L'affiche intrigue avec son animal aux mains pendantes et au faciès de suricate. Elle invite à entrer dans la Halle Saint-Pierre pour plonger dans un univers angoissant, ce qui demande un effort de volonté alors que les raisons de s'angoisser sont déjà fournies à foison par l'actualité!
Roger Ballen a 69 ans. Né à New-York, c'est en Afrique du Sud qu'il vit et c'est là qu'il a commencé à photographier des habitants des campagnes ou des faubourgs. Des êtres qui vivent dans le dénuement et dont la misère a agressé le corps quand ce n'est l'esprit.
Avec les années son travail a évolué vers des photos scénarisées, en noir et blanc, où réalité et cauchemars se mêlent. Les rats sont omniprésents, liés à une humanité occupée à des activités absurdes ou terrassée par le sommeil ou l'abandon.
Il y a dans ses compositions un surréalisme habité par la mutilation et la mort. Les poupées inquiétantes abritent des rats, les animaux sont figés dans la mort et leur cadavre empaillé est utilisé comme sont utilisés dans notre société ces êtres "inférieurs" qui ne servent que notre intérêt au mépris de leur sensibilité.
Evidemment nous sommes en présence d'un artiste habité par un monde sans joie mais créateur d'un univers original et puissant. Un univers qui nous invite à nous interroger et à réagir. La solitude, la menace, le non-sens de l'existence sont les ingrédients d'une œuvre qui a quelque chose d'une adolescence en crise.
Dans ses compositions sont intégrés des dessins qui relèvent de l'art que l'on dit brut. Ils ont une fausse naïveté enfantine et ils permettent au monde de l'enfance trop souvent idéalisé et édulcoré de faire irruption avec une force grinçante. Parfois ne sont exposés que les dessins, comme des gravures rupestres. Ils sont peut-être ce qu'il y a de meilleur dans cette exposition.
Un étage de l'exposition est consacré à des compositions faites de mannequins désarticulés.
Un mannequin réaliste figure Ballen lui-même appareil photo entre les mains. Il est assis sur un tabouret au centre de l'espace et il tourne comme s'il surveillait les visiteurs pour les intégrer aux tableaux mortifères qu'ils regardent.
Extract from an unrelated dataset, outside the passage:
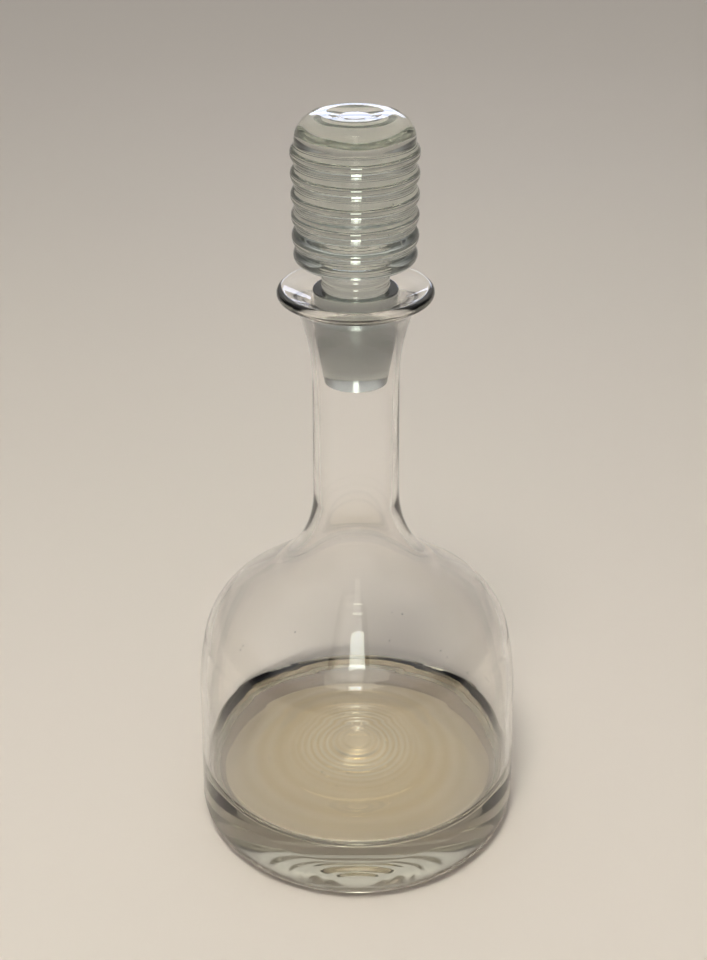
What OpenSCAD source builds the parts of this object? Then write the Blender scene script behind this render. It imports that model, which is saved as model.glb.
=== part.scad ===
// Glass wine decanter: a heavy-based blown bottle and the solid ribbed stopper
// that plugs its flared mouth. Millimetres, +Z up. The origin is the centre of
// the foot, on the surface the decanter stands on, and +Z is the axis of both
// pieces. Every outline below is a half section: x is the radius, y the height.

/* [Bottle body] */

// outside diameter of the body just above its heel, where it is widest
body_d = 124.6; // [118:0.2:132]
// outside diameter where the side starts to turn into the shoulder
side_top_d = 121; // [117:0.2:124]
// height of that turn above the table
side_top_h = 67; // [60:0.5:72]
// outside diameter at the corner between the side and the sloping shoulder
shoulder_d = 111.4; // [107:0.2:114]
// height of that corner above the table
shoulder_h = 88.6; // [84:0.2:92]
// radius of the long easy curve in the upper side
side_round = 125; // [90:1:132]
// outside radius of the shoulder's bend
shoulder_round = 24.8; // [20:0.2:26]
// radius that rounds the heel of the body down to the foot
heel_round = 8; // [5:0.5:12]
// glass thickness of the side and the shoulder
wall = 2.4; // [1.8:0.1:3]

/* [Base] */

// height of the inside floor above the table, next to the wall
floor_h = 22.5; // [14:0.5:26]
// how much higher the floor's broad middle is
floor_rise = 1.6; // [0.5:0.1:3]
// diameter of the small raised swirl in the centre of the floor
swirl_d = 25; // [18:0.5:32]
// height of that swirl over the floor around it
swirl_h = 2; // [0.8:0.1:3]
// inside radius between the floor and the wall
floor_round = 6.5; // [4:0.5:9]
// width of the flat ring that the bottle stands on
foot_w = 4; // [2:0.5:6]
// depth of the shallow hollow inside that ring
hollow_h = 0.4; // [0.2:0.1:3]

/* [Neck and lip] */

// outside diameter of the neck at its foot, at the corner with the shoulder
neck_base_d = 31.5; // [30:0.1:33]
// height of that corner above the table
neck_base_h = 119.2; // [116:0.2:122]
// radius of the outside sweep from the shoulder into the neck
neck_sweep = 41; // [30:0.5:46]
// radius of the same sweep on the inside, tighter, so the glass is thicker there
neck_sweep_in = 38; // [22:0.5:44]
// outside diameter of the neck where its flare starts
neck_top_d = 30; // [29:0.1:31]
// height of that corner above the table
neck_top_h = 196.5; // [193:0.2:199]
// radius of the long curve into the flare
flare_round = 68; // [40:1:72]
// outside diameter under the lip, where the flare turns out
lip_root_d = 41; // [39:0.1:42]
// radius of that turn
lip_root_round = 7.5; // [4:0.1:8]
// largest diameter of the lip
lip_d = 52.8; // [51:0.1:56]
// radius of the lip's rounded rim
rim_round = 1.85; // [1.4:0.05:2.4]
// height of the top of the lip above the table
mouth_h = 218.2; // [217:0.1:221]
// radius of the rounded inside edge between the mouth's funnel and the seat
throat_round = 2.5; // [1.5:0.1:4]

/* [Stopper plug] */

// diameter of the plug's top edge
plug_top_d = 28.9; // [28:0.1:29.6]
// diameter of the plug's flat end
plug_end_d = 21.3; // [19:0.1:23]
// length of the plug from its top edge to its flat end
plug_len = 33.6; // [28:0.1:38]
// how far the plug's top edge sits below the top of the lip
plug_drop = 0.6; // [0.3:0.1:1.5]
// gap all round between the plug and the ground seat
seat_gap = 0.05; // [0.03:0.01:0.12]
// how much the ground seat narrows, on the radius, on its way down to the bore
seat_narrowing = 1.4; // [1:0.1:2]
// small radius on the plug's two edges
plug_edge = 0.6; // [0.3:0.1:1]

/* [Stopper waist] */

// height of the waist between the plug and the head
waist_h = 9.3; // [8.8:0.1:12]
// diameter of the waist over its rings
waist_d = 23; // [20:0.1:25]
// number of soft rings round the waist
waist_rings = 3; // [2:1:3]
// height of one waist ring
waist_pitch = 2.4; // [2:0.1:2.5]
// depth of the dips between the waist rings
waist_dip = 0.4; // [0.2:0.05:0.6]

/* [Stopper head] */

// diameter of the head over its ribs
head_d = 41.9; // [40:0.1:44]
// depth of the grooves between the ribs
rib_depth = 1.45; // [1:0.05:1.8]
// height of one rib
rib_pitch = 6.86; // [6:0.02:8]
// number of full ribs between the head's two rounded ends
rib_count = 5; // [3:1:7]
// radius at the bottom of each groove
groove_round = 1.25; // [0.6:0.05:1.6]
// diameter of the lobe round the head's underside
under_d = 41; // [39.6:0.1:42]
// radius of that lobe
under_round = 2.8; // [2:0.1:3.4]
// height of the plain band under the head's top shoulder
crown_band = 0.8; // [0:0.1:3]
// radius of the head's top shoulder
crown_round = 8.2; // [5:0.1:9]
// diameter of the shallow dish in the top
dish_d = 18.5; // [12:0.5:20]
// depth of that dish
dish_h = 0.9; // [0.4:0.1:1.4]

/* [Hidden] */

$fn = 180;

// largest distance between an arc and the chords that draw it
chord_error = 0.01;

glass_tint = [0.84, 0.87, 0.84, 0.4];
stopper_tint = [0.78, 0.83, 0.8, 0.6];

// ---- outline helpers -------------------------------------------------------

// unit vector from point a towards point b
function way(a, b) = (b - a) / norm(b - a);

// an angle brought into the range -180 to 180
function half_turn(a) = a > 180 ? a - 360 : a < -180 ? a + 360 : a;

// points of the arc about centre c from angle a0 to angle a1
function arc(c, r, a0, a1) =
    let (step = 2 * acos(1 - chord_error / r),
         n = max(2, ceil(abs(a1 - a0) / step)))
    [for (i = [0:n]) c + r * [cos(a0 + (a1 - a0) * i / n), sin(a0 + (a1 - a0) * i / n)]];

// the arc of radius r that rounds corner b on the way from a to c
function corner(a, b, c, r) =
    let (u = way(b, a),
         v = way(b, c),
         half = acos(u * v) / 2,
         middle = b + (u + v) / norm(u + v) * r / sin(half),
         from = b + u * r / tan(half) - middle,
         to = b + v * r / tan(half) - middle,
         a0 = atan2(from.y, from.x),
         a1 = a0 + half_turn(atan2(to.y, to.x) - a0))
    arc(middle, r, a0, a1);

// how much of each side the arc of radius r takes at corner b
function taken(a, b, c, r) = r / tan(acos(way(b, a) * way(b, c)) / 2);

// a path of [point, radius] stops, each inner stop rounded by its radius; where
// a side is too short for the arcs at its two ends, both shrink until it fits
function rounded(path) =
    let (last = len(path) - 1,
         used = [for (i = [0:last])
             i == 0 || i == last
                 ? 0
                 : taken(path[i - 1][0], path[i][0], path[i + 1][0], path[i][1])],
         fit = [for (i = [1:last])
             let (side = norm(path[i][0] - path[i - 1][0]))
             used[i - 1] + used[i] > side ? side / (used[i - 1] + used[i]) : 1])
    [for (i = [0:last])
        each used[i] == 0
            ? [path[i][0]]
            : corner(path[i - 1][0], path[i][0], path[i + 1][0],
                     path[i][1] * min(fit[i - 1], fit[i]))];

// the corner b of a path a-b-c moved to its left-hand side by t
function inset(a, b, c, t) =
    let (u = way(a, b),
         v = way(b, c),
         n = [-u.y - v.y, u.x + v.x])
    b + n * t / (1 + u * v);

// the same points without repeats
function single(points) =
    [for (i = [0:len(points) - 1])
        if (i == 0 || norm(points[i] - points[i - 1]) > 0.001) points[i]];

// where a ring outline's crest and groove arcs meet: the sum of their radii
function ring_reach(depth, pitch) = (depth * depth + pitch * pitch / 4) / (2 * depth);

// count rings up the wall from the groove at height z0, crests at radius r
function rings(r, z0, pitch, count, depth, groove) =
    let (reach = ring_reach(depth, pitch),
         crest = reach - groove,
         turn = asin(pitch / 2 / reach))
    [for (i = [0:count - 1])
        let (z = z0 + i * pitch)
        each concat(
            arc([r - depth + groove, z], groove, 180, 180 - turn),
            arc([r - crest, z + pitch / 2], crest, -turn, turn),
            arc([r - depth + groove, z + pitch], groove, 180 + turn, 180))];

// ---- levels and lines that the two pieces share ----------------------------

plug_top_z = mouth_h - plug_drop;
plug_end_z = plug_top_z - plug_len;

// how fast the plug and the seat widen: radius per height
taper = (plug_top_d - plug_end_d) / 2 / plug_len;

// radius of the ground seat at height z
function seat_r(z) = plug_top_d / 2 + seat_gap - taper * (plug_top_z - z);

// height at which the ground seat has radius r
function seat_z(r) = plug_top_z - (plug_top_d / 2 + seat_gap - r) / taper;

// ---- bottle ----------------------------------------------------------------

// the outside corners, from the heel up to the lip
heel = [body_d / 2, 0];
side_top = [side_top_d / 2, side_top_h];
shoulder = [shoulder_d / 2, shoulder_h];
neck_base = [neck_base_d / 2, neck_base_h];
neck_top = [neck_top_d / 2, neck_top_h];

// the rim is a round bead; its underside and the funnel leave it on tangents
rim = [lip_d / 2 - rim_round, mouth_h - rim_round];
rim_under = -70;
rim_inner = 115;
rim_turns = [rim_under, 0, 90, rim_inner];
rim_from = rim + rim_round * [cos(rim_under), sin(rim_under)];
rim_to = rim + rim_round * [cos(rim_inner), sin(rim_inner)];
lip_root = [lip_root_d / 2,
            rim_from.y - (rim_from.x - lip_root_d / 2) / tan(-rim_under)];

// the funnel's straight slope meets the line of the ground seat at the throat
funnel_slope = tan(rim_inner - 90);
throat_r = (seat_r(rim_to.y) - taper * rim_to.x * funnel_slope) / (1 - taper * funnel_slope);
throat = [throat_r, rim_to.y - (rim_to.x - throat_r) * funnel_slope];

// the inside corners, from the throat down to the floor
bore_r = plug_top_d / 2 + seat_gap - seat_narrowing;
seat_foot = [bore_r, seat_z(bore_r)];
shoulder_in = inset(side_top, shoulder, neck_base, wall);
side_top_in = inset(heel, side_top, shoulder, wall);
shoulder_slope = (neck_base_h - shoulder_h) / (shoulder_d - neck_base_d) * 2;
neck_base_in = [bore_r, shoulder_in.y + (shoulder_in.x - bore_r) * shoulder_slope];
side_lean = (body_d - side_top_d) / 2 / side_top_h;
floor_corner = [side_top_in.x + (side_top_in.y - floor_h) * side_lean, floor_h];

// the floor's middle, its swirl and the hollow underneath
swirl_foot = [swirl_d / 2, floor_h + floor_rise];
swirl_flat = 0.4; // share of the swirl's radius that its flat top takes
swirl_top = [swirl_foot.x * swirl_flat, swirl_foot.y + swirl_h];
swirl_round = 5;
foot_out_r = body_d / 2 - heel_round;
foot_in = [foot_out_r - foot_w, 0];
foot_edge = 1.5;
hollow_flat = 0.55; // share of the hollow's radius that its flat middle takes
hollow_edge = [foot_in.x * hollow_flat, hollow_h];
hollow_round = 150;

// half section of the bottle, once round it anticlockwise
bottle_outside = rounded([
    [[0, hollow_h], 0],
    [hollow_edge, hollow_round],
    [foot_in, foot_edge],
    [heel, heel_round],
    [side_top, side_round],
    [shoulder, shoulder_round],
    [neck_base, neck_sweep],
    [neck_top, flare_round],
    [lip_root, lip_root_round],
    [rim_from, 0]]);
bottle_inside = rounded([
    [rim_to, 0],
    [throat, throat_round],
    [seat_foot, 0],
    [neck_base_in, neck_sweep_in],
    [shoulder_in, shoulder_round - wall],
    [side_top_in, side_round - wall],
    [floor_corner, floor_round],
    [swirl_foot, swirl_round],
    [swirl_top, swirl_round],
    [[0, swirl_top.y], 0]]);
bottle_section = single(concat(
    bottle_outside,
    [for (i = [1:3]) each arc(rim, rim_round, rim_turns[i - 1], rim_turns[i])],
    bottle_inside));

module bottle() {
    color(glass_tint)
        rotate_extrude() polygon(bottle_section);
}

// ---- stopper ---------------------------------------------------------------

// the waist's rings start on the plug's top face
waist_r = waist_d / 2;
waist_root_r = waist_r - waist_dip;
waist_groove = 0.6;
waist_step = 0.2;
waist_cove = 1.5;

// the head: an underside lobe, the full ribs, a plain band and the crown
under_z = plug_top_z + waist_h;
groove_r = head_d / 2 - rib_depth;
under_lobe = [under_d / 2 - under_round, under_z + under_round];
lobe_out = groove_r + groove_round - under_lobe.x;
lobe_rise = sqrt(pow(under_round + groove_round, 2) - lobe_out * lobe_out);
lobe_turn = atan2(lobe_rise, lobe_out);
first_groove_z = under_lobe.y + lobe_rise;
last_groove_z = first_groove_z + rib_count * rib_pitch;
crown = [groove_r - crown_round, last_groove_z + crown_band];
top_z = crown.y + crown_round;
dish_flat = 0.5; // share of the dish's radius that its flat bottom takes
dish_edge = 3;

// half section of the stopper, anticlockwise from the middle of the plug's end
plug_outline = rounded([
    [[0, plug_end_z], 0],
    [[plug_end_d / 2, plug_end_z], plug_edge],
    [[plug_top_d / 2, plug_top_z], plug_edge],
    [[waist_root_r, plug_top_z], 0]]);
waist_outline = rings(waist_r, plug_top_z + waist_step, waist_pitch, waist_rings,
                      waist_dip, waist_groove);
waist_to_head = rounded([
    [[waist_root_r, plug_top_z + waist_step + waist_rings * waist_pitch], 0],
    [[waist_root_r, under_z], waist_cove],
    [[under_lobe.x, under_z], 0]]);
head_outline = concat(
    arc(under_lobe, under_round, -90, lobe_turn),
    arc([groove_r + groove_round, first_groove_z], groove_round, 180 + lobe_turn, 180),
    rings(head_d / 2, first_groove_z, rib_pitch, rib_count, rib_depth, groove_round),
    arc(crown, crown_round, 0, 90));
dish_outline = rounded([
    [[crown.x, top_z], 0],
    [[dish_d / 2, top_z], dish_edge],
    [[dish_d / 2 * dish_flat, top_z - dish_h], dish_edge],
    [[0, top_z - dish_h], 0]]);
stopper_section = single(concat(
    plug_outline,
    waist_outline,
    waist_to_head,
    head_outline,
    dish_outline));

module stopper() {
    color(stopper_tint)
        rotate_extrude() polygon(stopper_section);
}

bottle();
stopper();
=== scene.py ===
"""Looks for the glass wine decanter: a blown bottle and its solid ribbed stopper.

Both pieces are turned on a lathe from the same half sections as the CAD model,
fine enough for clear refraction, with the small waves, rings and seeds of
hand-worked glass. Lengths are metres, x is a radius and y a height in a section.
"""

import math
import random

import bmesh
import bpy
import numpy as np
from mathutils import Matrix, Vector


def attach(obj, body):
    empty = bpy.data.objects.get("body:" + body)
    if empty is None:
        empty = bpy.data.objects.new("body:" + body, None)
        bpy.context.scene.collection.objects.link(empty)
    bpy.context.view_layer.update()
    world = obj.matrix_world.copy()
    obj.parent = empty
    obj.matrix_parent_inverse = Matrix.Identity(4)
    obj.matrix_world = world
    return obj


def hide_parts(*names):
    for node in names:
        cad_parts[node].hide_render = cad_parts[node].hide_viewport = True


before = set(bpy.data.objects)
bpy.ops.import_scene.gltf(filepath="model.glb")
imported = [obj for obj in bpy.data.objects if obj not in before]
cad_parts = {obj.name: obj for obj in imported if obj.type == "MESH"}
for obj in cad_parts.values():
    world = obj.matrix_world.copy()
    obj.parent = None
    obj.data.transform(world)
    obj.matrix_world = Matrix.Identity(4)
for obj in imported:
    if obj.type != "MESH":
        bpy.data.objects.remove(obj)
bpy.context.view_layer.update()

# ---- camera ------------------------------------------------------------------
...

Je n'ai pas pris un grand plaisir à cette balade dans le monde de Ballen. Je reconnais l'originalité et la valeur des créations de cet artiste qui dans ses meilleures œuvres peut évoquer de loin un Jérôme Bosch, de plus loin encore un Lautréamont.
Il n' y a rien qui puisse un moment reposer votre regard, rien qui cherche à plaire. Le plaisir en art est passé de mode. Il faut être interpelé, mis en cause, violenté…
Notre époque n'est plus à la jouissance mais à la souffrance. En cela Ballen est parfaitement de notre temps.
Libre à chacun d'aller souffrir avec lui, de participer à sa "réflexion sur l'absurdité de la condition humaine" et d'assister à sa "quête psychologique personnelle".
Vous avez le temps de programmer votre visite puisque l'exposition durera jusqu'au 31 juillet 2020. Choisissez un jour ensoleillé de préférence!